BEGIN
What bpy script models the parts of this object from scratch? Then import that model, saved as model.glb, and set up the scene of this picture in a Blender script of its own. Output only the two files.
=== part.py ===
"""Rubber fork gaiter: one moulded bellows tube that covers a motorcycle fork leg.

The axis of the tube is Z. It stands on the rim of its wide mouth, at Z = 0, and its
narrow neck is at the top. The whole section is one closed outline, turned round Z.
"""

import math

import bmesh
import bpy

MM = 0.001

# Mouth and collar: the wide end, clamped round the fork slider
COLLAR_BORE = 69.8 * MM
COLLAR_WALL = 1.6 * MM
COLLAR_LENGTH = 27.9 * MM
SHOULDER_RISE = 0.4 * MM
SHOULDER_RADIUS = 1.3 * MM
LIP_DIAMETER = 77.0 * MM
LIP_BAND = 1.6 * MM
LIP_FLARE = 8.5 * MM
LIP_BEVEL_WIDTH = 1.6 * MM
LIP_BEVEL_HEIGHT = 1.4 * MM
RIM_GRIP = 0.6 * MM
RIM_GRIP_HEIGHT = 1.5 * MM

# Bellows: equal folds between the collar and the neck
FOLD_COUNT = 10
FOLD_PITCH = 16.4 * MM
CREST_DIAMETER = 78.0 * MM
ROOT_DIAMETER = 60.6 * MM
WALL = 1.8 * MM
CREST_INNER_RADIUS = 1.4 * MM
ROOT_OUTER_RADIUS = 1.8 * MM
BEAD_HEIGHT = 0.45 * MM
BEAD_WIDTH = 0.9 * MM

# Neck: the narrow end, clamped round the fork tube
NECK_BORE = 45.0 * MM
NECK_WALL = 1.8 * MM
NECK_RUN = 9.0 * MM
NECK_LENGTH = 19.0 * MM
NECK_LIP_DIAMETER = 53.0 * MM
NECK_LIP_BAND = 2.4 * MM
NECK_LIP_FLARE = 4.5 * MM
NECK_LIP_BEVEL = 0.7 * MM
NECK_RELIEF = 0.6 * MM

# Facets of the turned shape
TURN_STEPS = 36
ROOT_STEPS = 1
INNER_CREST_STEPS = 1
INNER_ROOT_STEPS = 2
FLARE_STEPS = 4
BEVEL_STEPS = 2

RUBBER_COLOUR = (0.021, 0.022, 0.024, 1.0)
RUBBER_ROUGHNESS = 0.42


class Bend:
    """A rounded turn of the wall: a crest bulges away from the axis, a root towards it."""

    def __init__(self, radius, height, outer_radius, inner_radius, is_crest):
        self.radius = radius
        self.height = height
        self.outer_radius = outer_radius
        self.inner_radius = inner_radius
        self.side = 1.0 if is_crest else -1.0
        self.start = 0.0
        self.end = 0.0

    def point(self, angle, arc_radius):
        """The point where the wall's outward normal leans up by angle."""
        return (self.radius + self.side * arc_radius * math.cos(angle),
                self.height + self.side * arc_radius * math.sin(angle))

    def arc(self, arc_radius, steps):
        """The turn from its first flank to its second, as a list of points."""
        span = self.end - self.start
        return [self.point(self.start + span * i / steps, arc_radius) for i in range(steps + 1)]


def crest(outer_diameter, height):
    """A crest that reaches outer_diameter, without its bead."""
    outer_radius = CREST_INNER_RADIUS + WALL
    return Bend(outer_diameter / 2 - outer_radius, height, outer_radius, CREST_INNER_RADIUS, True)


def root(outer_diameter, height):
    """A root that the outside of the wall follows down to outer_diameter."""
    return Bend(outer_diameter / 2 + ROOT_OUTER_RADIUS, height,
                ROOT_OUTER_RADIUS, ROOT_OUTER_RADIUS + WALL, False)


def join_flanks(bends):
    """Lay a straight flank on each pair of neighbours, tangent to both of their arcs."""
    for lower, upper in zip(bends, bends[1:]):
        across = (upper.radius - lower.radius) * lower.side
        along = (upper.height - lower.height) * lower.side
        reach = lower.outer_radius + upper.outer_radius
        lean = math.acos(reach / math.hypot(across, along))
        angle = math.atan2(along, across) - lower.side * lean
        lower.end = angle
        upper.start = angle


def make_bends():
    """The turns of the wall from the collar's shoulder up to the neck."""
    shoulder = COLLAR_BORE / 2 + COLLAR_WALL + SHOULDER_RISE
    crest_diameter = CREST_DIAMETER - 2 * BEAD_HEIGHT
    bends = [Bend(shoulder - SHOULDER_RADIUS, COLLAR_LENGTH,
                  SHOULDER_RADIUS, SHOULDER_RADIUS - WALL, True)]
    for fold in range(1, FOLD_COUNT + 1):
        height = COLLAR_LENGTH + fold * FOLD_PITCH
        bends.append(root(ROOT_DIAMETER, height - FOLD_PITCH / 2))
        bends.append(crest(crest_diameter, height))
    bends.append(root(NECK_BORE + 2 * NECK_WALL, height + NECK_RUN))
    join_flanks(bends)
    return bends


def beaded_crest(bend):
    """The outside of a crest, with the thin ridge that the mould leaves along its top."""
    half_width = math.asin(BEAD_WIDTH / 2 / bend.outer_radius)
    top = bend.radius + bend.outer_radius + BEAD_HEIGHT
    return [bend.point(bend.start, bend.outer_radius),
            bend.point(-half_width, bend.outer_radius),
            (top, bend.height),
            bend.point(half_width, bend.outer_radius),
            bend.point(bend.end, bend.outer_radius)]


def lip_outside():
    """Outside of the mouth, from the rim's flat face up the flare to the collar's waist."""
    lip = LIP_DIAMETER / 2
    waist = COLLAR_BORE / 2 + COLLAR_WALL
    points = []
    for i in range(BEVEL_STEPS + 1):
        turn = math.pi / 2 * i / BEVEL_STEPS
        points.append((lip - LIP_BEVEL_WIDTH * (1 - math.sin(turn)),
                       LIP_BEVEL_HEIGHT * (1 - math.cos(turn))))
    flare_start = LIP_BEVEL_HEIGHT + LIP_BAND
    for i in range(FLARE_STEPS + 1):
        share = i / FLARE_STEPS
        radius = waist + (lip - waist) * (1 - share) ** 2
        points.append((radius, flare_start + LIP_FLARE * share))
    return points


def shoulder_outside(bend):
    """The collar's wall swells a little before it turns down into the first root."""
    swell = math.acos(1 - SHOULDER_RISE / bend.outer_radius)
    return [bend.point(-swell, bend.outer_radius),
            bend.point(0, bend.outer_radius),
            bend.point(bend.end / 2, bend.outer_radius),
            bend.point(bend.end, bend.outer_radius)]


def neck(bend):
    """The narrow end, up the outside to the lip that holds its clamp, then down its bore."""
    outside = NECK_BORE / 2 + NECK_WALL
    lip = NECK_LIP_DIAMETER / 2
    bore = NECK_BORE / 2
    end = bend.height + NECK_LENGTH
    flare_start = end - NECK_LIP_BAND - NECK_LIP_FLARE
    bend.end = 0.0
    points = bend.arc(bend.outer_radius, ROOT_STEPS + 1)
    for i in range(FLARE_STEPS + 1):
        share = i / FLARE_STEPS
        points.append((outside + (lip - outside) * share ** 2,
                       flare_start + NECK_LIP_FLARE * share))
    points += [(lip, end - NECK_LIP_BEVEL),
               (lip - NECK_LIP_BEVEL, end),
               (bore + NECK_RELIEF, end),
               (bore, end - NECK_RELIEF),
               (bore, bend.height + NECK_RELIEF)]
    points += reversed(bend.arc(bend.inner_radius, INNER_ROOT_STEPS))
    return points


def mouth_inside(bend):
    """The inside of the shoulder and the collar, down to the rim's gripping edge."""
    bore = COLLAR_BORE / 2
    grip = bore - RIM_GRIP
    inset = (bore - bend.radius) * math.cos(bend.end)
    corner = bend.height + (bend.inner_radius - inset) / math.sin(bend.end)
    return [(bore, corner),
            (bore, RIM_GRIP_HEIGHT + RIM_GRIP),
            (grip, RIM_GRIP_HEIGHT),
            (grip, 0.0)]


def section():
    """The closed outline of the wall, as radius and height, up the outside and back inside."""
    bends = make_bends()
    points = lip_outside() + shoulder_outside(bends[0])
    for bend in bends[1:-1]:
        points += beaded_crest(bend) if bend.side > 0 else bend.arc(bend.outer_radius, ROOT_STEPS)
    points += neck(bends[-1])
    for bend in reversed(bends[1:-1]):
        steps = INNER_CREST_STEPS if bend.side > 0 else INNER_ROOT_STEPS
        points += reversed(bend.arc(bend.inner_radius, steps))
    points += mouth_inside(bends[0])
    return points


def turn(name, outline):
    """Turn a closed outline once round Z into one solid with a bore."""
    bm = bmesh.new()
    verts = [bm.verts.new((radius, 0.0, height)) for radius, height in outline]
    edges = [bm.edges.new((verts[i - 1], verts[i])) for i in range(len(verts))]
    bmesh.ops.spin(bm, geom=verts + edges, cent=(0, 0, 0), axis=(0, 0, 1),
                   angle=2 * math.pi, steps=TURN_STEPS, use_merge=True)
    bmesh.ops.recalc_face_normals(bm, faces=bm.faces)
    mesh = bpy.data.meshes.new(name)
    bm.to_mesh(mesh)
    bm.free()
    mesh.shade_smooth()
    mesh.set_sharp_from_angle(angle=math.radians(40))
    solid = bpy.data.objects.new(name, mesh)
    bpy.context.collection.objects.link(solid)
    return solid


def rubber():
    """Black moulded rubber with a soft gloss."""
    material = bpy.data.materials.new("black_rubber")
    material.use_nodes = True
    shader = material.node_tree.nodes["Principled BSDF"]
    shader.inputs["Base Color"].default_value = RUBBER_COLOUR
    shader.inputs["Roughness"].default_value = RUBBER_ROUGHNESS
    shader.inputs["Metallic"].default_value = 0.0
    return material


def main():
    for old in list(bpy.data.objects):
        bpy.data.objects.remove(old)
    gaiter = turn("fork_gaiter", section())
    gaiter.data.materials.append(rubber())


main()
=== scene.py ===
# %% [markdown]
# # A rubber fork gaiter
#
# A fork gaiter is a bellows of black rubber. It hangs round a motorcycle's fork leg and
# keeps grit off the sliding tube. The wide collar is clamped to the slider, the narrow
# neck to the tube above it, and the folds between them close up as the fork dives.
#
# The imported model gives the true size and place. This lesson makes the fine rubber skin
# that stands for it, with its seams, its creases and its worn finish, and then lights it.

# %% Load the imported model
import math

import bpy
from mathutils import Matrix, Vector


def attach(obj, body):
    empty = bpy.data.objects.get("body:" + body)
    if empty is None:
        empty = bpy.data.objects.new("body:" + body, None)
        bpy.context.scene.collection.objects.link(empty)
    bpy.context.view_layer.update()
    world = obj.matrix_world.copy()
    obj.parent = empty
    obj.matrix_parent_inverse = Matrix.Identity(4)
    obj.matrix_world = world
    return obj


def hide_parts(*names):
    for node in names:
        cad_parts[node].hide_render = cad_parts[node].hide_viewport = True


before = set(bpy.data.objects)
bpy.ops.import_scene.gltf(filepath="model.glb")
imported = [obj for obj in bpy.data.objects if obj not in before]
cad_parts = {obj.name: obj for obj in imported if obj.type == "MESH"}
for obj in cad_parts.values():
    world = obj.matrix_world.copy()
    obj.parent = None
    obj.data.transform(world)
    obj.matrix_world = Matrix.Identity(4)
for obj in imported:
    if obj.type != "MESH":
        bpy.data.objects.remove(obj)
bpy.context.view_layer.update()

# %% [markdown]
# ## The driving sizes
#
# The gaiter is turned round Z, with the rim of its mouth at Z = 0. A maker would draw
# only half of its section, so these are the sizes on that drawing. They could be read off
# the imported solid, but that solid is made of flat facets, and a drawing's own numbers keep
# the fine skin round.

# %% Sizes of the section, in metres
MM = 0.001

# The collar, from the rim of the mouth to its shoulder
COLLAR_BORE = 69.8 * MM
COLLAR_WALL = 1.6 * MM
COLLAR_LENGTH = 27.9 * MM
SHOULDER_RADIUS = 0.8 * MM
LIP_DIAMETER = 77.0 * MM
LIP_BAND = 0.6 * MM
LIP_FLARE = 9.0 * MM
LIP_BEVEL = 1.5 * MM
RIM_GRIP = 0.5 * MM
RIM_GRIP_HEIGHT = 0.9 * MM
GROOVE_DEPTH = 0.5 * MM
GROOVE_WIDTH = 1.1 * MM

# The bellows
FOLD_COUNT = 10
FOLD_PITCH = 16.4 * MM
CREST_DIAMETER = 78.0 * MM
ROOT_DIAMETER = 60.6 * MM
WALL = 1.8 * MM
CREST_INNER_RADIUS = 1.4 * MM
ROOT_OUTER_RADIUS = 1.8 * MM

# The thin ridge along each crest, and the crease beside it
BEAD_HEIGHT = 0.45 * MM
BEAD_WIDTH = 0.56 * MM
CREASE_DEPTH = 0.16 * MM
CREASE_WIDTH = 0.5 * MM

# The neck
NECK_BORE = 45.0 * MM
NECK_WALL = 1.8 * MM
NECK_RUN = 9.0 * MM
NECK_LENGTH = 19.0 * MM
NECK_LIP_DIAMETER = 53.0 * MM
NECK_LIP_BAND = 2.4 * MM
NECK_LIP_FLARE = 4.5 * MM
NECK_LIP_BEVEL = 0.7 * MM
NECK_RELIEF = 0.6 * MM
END
### Work required
Start with the line that holds "bmesh.ops.recalc_face_normals(bm, faces=bm.faces)" and finish with the line that holds "if empty is". Transcribe each line in between exactly, and those two as well.

### Result of the task
    bmesh.ops.recalc_face_normals(bm, faces=bm.faces)
    mesh = bpy.data.meshes.new(name)
    bm.to_mesh(mesh)
    bm.free()
    mesh.shade_smooth()
    mesh.set_sharp_from_angle(angle=math.radians(40))
    solid = bpy.data.objects.new(name, mesh)
    bpy.context.collection.objects.link(solid)
    return solid


def rubber():
    """Black moulded rubber with a soft gloss."""
    material = bpy.data.materials.new("black_rubber")
    material.use_nodes = True
    shader = material.node_tree.nodes["Principled BSDF"]
    shader.inputs["Base Color"].default_value = RUBBER_COLOUR
    shader.inputs["Roughness"].default_value = RUBBER_ROUGHNESS
    shader.inputs["Metallic"].default_value = 0.0
    return material


def main():
    for old in list(bpy.data.objects):
        bpy.data.objects.remove(old)
    gaiter = turn("fork_gaiter", section())
    gaiter.data.materials.append(rubber())


main()
=== scene.py ===
# %% [markdown]
# # A rubber fork gaiter
#
# A fork gaiter is a bellows of black rubber. It hangs round a motorcycle's fork leg and
# keeps grit off the sliding tube. The wide collar is clamped to the slider, the narrow
# neck to the tube above it, and the folds between them close up as the fork dives.
#
# The imported model gives the true size and place. This lesson makes the fine rubber skin
# that stands for it, with its seams, its creases and its worn finish, and then lights it.

# %% Load the imported model
import math

import bpy
from mathutils import Matrix, Vector


def attach(obj, body):
    empty = bpy.data.objects.get("body:" + body)
    if empty is None:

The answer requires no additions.